▶ **What is asked**
Take the entries below and print only the lines from the one with "on the ground" through the one with "CLEAR = 0.3", exactly as they stand, both ends included.

▶ **Data listing**
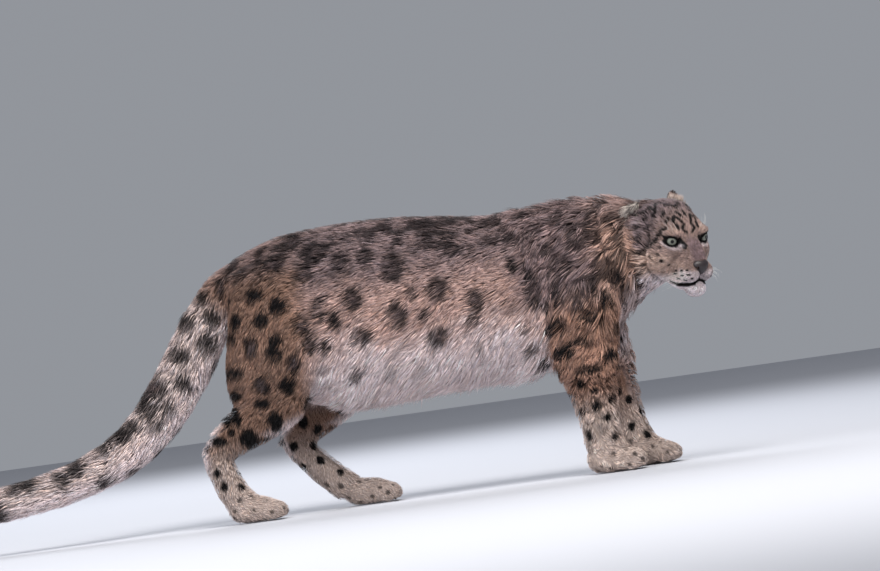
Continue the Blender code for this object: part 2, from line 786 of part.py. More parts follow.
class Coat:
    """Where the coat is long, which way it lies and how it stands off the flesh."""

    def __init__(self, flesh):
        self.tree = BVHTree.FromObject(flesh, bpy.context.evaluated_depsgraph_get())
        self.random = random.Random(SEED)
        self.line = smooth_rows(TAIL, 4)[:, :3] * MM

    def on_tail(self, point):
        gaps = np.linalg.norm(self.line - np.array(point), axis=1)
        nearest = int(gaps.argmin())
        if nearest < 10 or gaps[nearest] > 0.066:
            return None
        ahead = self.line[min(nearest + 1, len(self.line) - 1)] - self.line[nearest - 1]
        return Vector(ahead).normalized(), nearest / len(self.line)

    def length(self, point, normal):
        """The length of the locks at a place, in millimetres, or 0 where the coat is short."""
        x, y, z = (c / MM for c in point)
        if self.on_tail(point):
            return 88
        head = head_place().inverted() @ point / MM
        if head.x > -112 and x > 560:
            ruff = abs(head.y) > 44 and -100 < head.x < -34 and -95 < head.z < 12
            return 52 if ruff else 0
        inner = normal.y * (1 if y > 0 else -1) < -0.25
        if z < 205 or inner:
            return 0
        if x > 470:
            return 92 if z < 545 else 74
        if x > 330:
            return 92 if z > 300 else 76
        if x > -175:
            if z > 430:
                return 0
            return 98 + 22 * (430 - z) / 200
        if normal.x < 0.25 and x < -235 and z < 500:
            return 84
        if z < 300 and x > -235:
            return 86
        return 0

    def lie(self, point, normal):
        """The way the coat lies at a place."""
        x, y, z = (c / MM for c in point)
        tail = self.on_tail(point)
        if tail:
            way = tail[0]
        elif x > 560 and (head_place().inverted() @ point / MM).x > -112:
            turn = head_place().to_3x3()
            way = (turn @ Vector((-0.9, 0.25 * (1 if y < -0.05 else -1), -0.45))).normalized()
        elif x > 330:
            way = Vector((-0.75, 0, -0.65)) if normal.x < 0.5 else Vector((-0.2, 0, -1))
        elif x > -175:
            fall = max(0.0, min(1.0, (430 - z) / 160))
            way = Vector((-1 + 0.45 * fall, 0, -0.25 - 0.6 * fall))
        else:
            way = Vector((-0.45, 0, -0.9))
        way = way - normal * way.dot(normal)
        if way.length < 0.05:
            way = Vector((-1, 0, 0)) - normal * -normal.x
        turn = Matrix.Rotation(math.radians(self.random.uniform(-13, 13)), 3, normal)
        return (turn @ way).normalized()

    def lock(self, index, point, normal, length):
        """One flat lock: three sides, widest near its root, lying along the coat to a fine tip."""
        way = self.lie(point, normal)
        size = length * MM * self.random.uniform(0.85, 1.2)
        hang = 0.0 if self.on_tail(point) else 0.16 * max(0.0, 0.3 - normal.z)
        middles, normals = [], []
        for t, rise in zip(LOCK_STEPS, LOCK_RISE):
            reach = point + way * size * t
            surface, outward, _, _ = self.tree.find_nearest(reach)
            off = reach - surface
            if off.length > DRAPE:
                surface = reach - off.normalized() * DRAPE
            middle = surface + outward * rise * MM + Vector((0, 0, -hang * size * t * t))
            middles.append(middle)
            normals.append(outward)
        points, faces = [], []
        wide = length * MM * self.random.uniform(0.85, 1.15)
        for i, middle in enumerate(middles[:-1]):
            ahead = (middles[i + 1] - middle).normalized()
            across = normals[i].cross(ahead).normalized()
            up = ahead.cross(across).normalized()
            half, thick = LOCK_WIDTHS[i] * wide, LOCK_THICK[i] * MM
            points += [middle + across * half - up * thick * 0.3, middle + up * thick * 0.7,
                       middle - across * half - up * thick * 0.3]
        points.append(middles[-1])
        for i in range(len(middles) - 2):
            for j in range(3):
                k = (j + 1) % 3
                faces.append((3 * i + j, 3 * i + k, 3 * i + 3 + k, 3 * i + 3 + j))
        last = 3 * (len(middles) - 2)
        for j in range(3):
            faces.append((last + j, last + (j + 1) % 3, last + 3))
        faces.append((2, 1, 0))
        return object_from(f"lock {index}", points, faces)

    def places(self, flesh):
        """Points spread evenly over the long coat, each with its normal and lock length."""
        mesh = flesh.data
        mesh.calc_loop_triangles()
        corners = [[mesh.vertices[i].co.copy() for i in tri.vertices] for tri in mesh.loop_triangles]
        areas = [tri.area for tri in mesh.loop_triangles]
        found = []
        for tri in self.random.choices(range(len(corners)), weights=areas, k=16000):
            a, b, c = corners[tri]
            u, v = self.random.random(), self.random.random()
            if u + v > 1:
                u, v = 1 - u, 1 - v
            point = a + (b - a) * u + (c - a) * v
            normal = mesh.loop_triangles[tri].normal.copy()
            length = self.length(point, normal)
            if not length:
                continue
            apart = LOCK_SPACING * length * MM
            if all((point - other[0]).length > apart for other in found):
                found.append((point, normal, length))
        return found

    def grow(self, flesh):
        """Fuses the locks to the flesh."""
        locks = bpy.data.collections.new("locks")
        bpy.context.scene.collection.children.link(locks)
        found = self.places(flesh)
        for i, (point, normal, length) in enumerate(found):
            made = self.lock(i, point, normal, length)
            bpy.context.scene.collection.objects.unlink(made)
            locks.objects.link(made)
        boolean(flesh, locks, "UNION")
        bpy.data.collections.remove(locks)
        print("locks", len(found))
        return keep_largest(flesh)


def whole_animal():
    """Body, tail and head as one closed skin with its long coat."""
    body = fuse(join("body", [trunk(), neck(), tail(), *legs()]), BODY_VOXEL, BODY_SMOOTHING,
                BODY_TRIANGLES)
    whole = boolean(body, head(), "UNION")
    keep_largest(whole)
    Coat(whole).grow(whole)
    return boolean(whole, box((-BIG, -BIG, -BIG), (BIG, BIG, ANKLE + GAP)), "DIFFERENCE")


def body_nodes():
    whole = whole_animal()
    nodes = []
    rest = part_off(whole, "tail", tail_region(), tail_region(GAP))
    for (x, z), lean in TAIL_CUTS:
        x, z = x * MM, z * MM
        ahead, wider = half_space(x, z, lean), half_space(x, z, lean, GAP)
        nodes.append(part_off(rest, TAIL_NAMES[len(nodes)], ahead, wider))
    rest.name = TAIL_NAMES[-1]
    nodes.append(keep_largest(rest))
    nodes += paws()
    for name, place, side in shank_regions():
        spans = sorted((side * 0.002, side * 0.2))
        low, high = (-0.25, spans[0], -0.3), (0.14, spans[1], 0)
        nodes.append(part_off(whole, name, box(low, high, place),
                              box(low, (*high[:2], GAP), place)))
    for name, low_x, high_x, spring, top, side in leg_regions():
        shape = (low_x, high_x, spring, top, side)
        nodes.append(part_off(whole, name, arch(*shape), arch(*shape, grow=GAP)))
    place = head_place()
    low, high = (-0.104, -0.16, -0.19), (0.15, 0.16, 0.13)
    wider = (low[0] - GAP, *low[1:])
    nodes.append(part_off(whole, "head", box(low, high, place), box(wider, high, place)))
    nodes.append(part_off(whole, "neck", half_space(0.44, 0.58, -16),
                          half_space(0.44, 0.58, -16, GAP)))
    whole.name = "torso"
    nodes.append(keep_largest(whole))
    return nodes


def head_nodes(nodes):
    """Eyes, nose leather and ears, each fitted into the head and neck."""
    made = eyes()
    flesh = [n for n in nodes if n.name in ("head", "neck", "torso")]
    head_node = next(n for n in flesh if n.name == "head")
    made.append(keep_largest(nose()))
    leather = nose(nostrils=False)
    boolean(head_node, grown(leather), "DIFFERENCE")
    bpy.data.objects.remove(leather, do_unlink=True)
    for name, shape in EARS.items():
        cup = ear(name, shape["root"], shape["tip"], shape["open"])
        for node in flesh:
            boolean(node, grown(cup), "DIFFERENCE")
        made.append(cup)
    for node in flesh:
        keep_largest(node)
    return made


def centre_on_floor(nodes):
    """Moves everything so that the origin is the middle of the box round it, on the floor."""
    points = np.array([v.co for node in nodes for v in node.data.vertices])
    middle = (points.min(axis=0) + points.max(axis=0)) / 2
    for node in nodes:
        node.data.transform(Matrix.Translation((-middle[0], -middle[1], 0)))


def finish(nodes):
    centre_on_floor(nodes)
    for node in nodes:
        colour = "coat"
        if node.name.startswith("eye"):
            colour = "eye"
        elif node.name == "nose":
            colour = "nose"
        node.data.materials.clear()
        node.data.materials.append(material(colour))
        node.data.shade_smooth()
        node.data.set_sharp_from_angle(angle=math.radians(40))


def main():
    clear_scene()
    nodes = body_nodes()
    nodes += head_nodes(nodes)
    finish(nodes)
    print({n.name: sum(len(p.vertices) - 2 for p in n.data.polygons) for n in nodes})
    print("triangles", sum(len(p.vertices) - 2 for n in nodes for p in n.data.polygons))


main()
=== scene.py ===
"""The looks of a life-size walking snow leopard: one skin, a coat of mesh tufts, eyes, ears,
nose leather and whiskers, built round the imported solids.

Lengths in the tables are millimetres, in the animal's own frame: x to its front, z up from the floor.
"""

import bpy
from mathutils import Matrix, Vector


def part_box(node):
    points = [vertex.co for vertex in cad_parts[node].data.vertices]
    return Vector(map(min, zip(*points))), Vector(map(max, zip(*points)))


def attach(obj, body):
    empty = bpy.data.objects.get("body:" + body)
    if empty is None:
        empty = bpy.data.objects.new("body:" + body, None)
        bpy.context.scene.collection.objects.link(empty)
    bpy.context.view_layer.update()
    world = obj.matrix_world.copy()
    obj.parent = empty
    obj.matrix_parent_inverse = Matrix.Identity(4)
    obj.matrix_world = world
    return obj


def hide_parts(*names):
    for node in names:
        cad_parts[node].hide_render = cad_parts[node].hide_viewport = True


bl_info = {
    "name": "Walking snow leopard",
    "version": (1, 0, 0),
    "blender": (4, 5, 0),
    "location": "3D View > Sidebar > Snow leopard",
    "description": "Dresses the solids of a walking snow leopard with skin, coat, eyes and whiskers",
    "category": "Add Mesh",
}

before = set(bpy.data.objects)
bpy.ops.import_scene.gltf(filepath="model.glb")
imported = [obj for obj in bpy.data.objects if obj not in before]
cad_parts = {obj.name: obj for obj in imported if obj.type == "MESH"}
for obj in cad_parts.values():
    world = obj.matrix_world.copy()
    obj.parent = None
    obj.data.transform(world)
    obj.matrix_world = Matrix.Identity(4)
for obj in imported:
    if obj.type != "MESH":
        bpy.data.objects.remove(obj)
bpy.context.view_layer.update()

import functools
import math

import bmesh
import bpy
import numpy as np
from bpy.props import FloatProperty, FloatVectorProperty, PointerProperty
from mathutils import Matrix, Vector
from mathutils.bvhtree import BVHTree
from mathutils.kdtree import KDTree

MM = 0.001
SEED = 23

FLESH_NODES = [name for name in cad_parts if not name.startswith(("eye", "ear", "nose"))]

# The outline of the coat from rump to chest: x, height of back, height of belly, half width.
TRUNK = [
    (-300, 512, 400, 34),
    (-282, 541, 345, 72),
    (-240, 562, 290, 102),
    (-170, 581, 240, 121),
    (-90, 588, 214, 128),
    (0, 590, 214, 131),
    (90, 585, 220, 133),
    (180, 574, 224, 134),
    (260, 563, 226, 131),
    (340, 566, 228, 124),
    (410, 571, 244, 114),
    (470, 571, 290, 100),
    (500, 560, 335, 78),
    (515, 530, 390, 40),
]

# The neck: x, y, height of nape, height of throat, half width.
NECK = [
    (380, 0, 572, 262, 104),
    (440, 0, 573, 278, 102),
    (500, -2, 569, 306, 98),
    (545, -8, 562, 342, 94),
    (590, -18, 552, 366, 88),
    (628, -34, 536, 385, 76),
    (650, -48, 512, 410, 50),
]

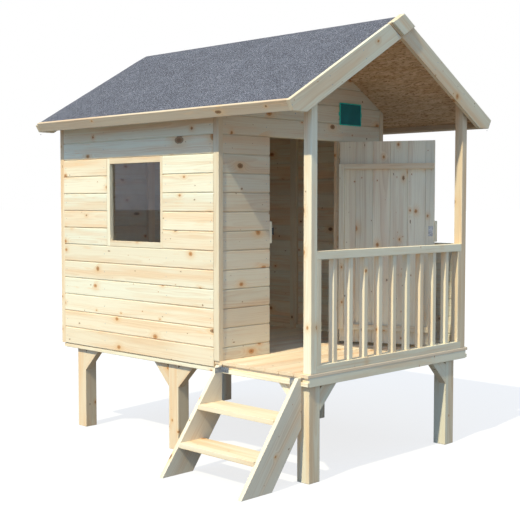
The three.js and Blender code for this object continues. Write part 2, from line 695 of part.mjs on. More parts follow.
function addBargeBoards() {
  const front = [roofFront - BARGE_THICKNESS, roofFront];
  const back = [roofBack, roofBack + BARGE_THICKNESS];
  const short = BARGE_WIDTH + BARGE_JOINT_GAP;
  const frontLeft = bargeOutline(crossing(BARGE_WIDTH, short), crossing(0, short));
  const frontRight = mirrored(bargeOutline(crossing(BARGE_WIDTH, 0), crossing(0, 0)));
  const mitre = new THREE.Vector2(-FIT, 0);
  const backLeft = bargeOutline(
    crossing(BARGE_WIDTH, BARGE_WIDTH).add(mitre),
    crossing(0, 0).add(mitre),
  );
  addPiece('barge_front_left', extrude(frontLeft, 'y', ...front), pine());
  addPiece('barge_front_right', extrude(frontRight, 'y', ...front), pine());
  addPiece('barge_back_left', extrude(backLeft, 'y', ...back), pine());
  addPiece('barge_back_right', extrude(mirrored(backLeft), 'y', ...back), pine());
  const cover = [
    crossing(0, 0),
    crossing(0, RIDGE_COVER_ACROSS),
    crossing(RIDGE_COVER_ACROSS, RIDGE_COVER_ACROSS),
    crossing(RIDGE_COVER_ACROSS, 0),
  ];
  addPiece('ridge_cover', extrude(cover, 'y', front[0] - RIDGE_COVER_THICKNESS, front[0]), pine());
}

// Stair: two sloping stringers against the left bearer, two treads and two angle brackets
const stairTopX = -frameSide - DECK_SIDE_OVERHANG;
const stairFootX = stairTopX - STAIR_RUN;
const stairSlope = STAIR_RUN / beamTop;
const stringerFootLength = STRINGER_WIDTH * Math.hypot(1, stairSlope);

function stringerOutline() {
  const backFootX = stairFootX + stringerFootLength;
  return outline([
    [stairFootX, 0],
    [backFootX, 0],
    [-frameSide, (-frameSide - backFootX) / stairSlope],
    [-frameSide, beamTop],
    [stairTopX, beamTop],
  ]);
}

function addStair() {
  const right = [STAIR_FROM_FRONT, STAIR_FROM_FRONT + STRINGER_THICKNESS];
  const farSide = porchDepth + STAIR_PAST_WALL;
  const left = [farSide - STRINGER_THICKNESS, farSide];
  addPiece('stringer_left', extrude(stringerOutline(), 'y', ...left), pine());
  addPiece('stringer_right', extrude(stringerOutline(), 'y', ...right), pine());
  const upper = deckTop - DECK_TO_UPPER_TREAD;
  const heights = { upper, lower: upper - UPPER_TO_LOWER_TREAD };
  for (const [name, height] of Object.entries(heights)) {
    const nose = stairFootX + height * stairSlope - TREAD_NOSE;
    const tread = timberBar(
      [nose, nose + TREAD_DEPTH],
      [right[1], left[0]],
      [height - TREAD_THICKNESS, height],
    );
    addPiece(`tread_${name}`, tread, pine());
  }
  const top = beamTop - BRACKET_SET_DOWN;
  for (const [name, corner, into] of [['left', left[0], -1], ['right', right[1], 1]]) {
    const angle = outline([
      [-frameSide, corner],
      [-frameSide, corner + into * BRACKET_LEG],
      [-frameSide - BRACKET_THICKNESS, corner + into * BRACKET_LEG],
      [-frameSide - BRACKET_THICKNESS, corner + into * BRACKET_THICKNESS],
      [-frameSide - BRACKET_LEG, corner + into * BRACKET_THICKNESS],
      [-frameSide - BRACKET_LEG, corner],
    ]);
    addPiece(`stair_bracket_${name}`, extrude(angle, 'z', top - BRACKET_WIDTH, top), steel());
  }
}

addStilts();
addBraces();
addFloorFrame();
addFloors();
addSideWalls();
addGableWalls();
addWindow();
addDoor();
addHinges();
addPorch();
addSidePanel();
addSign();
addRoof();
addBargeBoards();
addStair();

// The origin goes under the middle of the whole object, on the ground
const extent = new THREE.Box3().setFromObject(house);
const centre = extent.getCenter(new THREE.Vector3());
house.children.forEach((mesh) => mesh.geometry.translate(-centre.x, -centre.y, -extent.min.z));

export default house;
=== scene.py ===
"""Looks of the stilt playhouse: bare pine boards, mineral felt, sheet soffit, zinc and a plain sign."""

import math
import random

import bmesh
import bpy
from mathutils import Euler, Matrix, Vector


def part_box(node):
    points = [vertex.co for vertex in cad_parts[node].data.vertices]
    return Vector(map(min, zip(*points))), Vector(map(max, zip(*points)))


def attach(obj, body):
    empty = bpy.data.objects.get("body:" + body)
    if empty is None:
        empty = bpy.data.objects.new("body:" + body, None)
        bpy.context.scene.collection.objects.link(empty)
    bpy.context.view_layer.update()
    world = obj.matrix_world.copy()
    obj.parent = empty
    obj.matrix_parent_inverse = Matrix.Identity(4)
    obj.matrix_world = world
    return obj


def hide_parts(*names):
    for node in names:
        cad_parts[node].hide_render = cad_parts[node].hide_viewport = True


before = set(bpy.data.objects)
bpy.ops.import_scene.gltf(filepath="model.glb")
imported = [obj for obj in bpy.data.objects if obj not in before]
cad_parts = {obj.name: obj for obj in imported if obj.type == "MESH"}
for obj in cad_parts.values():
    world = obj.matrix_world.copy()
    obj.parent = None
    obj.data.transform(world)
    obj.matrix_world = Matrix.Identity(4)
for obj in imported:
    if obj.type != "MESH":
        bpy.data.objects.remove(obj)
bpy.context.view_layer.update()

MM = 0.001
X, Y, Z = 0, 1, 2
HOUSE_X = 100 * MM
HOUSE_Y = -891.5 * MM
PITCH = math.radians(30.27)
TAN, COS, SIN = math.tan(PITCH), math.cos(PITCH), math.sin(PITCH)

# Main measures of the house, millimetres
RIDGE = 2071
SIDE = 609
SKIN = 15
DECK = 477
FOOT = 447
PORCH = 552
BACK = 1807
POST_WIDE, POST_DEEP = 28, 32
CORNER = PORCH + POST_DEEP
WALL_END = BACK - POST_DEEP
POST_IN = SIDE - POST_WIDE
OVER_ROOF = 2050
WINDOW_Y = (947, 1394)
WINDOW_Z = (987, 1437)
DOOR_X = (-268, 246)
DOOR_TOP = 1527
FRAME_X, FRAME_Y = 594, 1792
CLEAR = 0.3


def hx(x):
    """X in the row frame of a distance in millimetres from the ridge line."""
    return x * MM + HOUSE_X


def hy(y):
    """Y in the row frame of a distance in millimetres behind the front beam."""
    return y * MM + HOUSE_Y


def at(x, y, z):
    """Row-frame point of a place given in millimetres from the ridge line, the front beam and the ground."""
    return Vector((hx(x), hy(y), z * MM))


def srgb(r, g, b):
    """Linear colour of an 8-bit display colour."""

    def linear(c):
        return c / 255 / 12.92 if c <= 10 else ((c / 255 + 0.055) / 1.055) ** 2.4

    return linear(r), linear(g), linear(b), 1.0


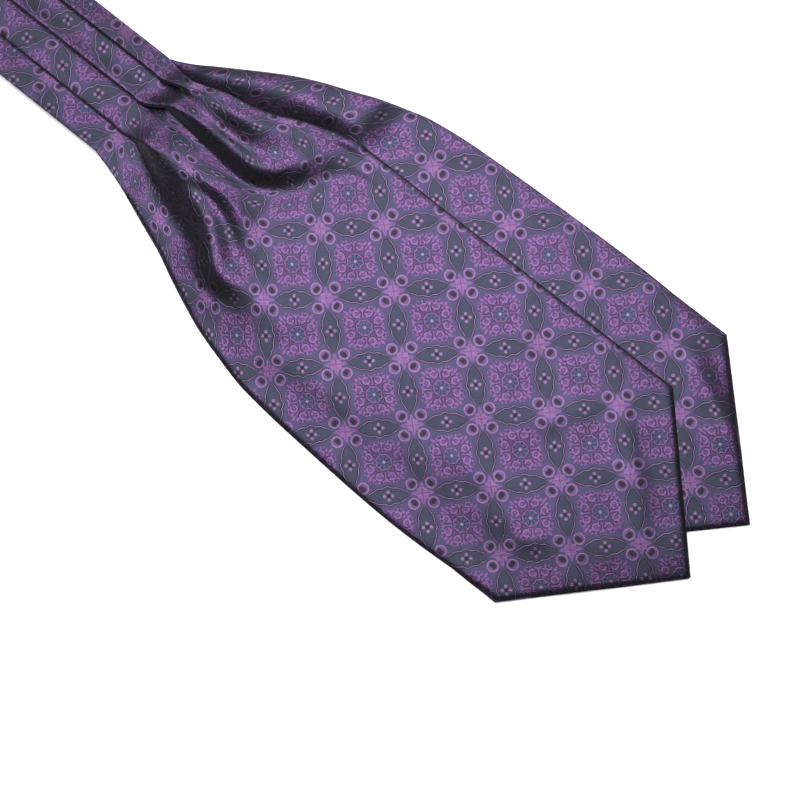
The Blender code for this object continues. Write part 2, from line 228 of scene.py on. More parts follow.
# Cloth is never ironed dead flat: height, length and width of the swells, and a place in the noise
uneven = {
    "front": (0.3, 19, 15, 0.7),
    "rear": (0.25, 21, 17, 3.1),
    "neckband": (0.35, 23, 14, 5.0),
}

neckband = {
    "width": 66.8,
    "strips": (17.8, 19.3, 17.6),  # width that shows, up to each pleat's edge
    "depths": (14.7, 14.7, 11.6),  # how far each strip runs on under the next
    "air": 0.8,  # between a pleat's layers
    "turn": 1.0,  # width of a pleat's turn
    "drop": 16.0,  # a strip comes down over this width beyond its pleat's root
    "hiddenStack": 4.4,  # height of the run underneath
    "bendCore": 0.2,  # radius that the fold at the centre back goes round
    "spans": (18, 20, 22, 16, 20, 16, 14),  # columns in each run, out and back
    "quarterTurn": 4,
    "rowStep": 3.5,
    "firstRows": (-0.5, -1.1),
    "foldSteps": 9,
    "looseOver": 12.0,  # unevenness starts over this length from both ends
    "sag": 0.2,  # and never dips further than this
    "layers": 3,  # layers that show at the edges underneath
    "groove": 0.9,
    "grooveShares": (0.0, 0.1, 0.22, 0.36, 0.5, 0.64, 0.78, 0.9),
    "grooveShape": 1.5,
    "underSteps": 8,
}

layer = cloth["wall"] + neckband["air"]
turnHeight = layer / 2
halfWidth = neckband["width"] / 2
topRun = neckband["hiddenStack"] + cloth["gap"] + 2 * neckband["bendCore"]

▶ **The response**
// The origin goes under the middle of the whole object, on the ground
const extent = new THREE.Box3().setFromObject(house);
const centre = extent.getCenter(new THREE.Vector3());
house.children.forEach((mesh) => mesh.geometry.translate(-centre.x, -centre.y, -extent.min.z));

export default house;
=== scene.py ===
"""Looks of the stilt playhouse: bare pine boards, mineral felt, sheet soffit, zinc and a plain sign."""

import math
import random

import bmesh
import bpy
from mathutils import Euler, Matrix, Vector


def part_box(node):
    points = [vertex.co for vertex in cad_parts[node].data.vertices]
    return Vector(map(min, zip(*points))), Vector(map(max, zip(*points)))


def attach(obj, body):
    empty = bpy.data.objects.get("body:" + body)
    if empty is None:
        empty = bpy.data.objects.new("body:" + body, None)
        bpy.context.scene.collection.objects.link(empty)
    bpy.context.view_layer.update()
    world = obj.matrix_world.copy()
    obj.parent = empty
    obj.matrix_parent_inverse = Matrix.Identity(4)
    obj.matrix_world = world
    return obj


def hide_parts(*names):
    for node in names:
        cad_parts[node].hide_render = cad_parts[node].hide_viewport = True


before = set(bpy.data.objects)
bpy.ops.import_scene.gltf(filepath="model.glb")
imported = [obj for obj in bpy.data.objects if obj not in before]
cad_parts = {obj.name: obj for obj in imported if obj.type == "MESH"}
for obj in cad_parts.values():
    world = obj.matrix_world.copy()
    obj.parent = None
    obj.data.transform(world)
    obj.matrix_world = Matrix.Identity(4)
for obj in imported:
    if obj.type != "MESH":
        bpy.data.objects.remove(obj)
bpy.context.view_layer.update()

MM = 0.001
X, Y, Z = 0, 1, 2
HOUSE_X = 100 * MM
HOUSE_Y = -891.5 * MM
PITCH = math.radians(30.27)
TAN, COS, SIN = math.tan(PITCH), math.cos(PITCH), math.sin(PITCH)

# Main measures of the house, millimetres
RIDGE = 2071
SIDE = 609
SKIN = 15
DECK = 477
FOOT = 447
PORCH = 552
BACK = 1807
POST_WIDE, POST_DEEP = 28, 32
CORNER = PORCH + POST_DEEP
WALL_END = BACK - POST_DEEP
POST_IN = SIDE - POST_WIDE
OVER_ROOF = 2050
WINDOW_Y = (947, 1394)
WINDOW_Z = (987, 1437)
DOOR_X = (-268, 246)
DOOR_TOP = 1527
FRAME_X, FRAME_Y = 594, 1792
CLEAR = 0.3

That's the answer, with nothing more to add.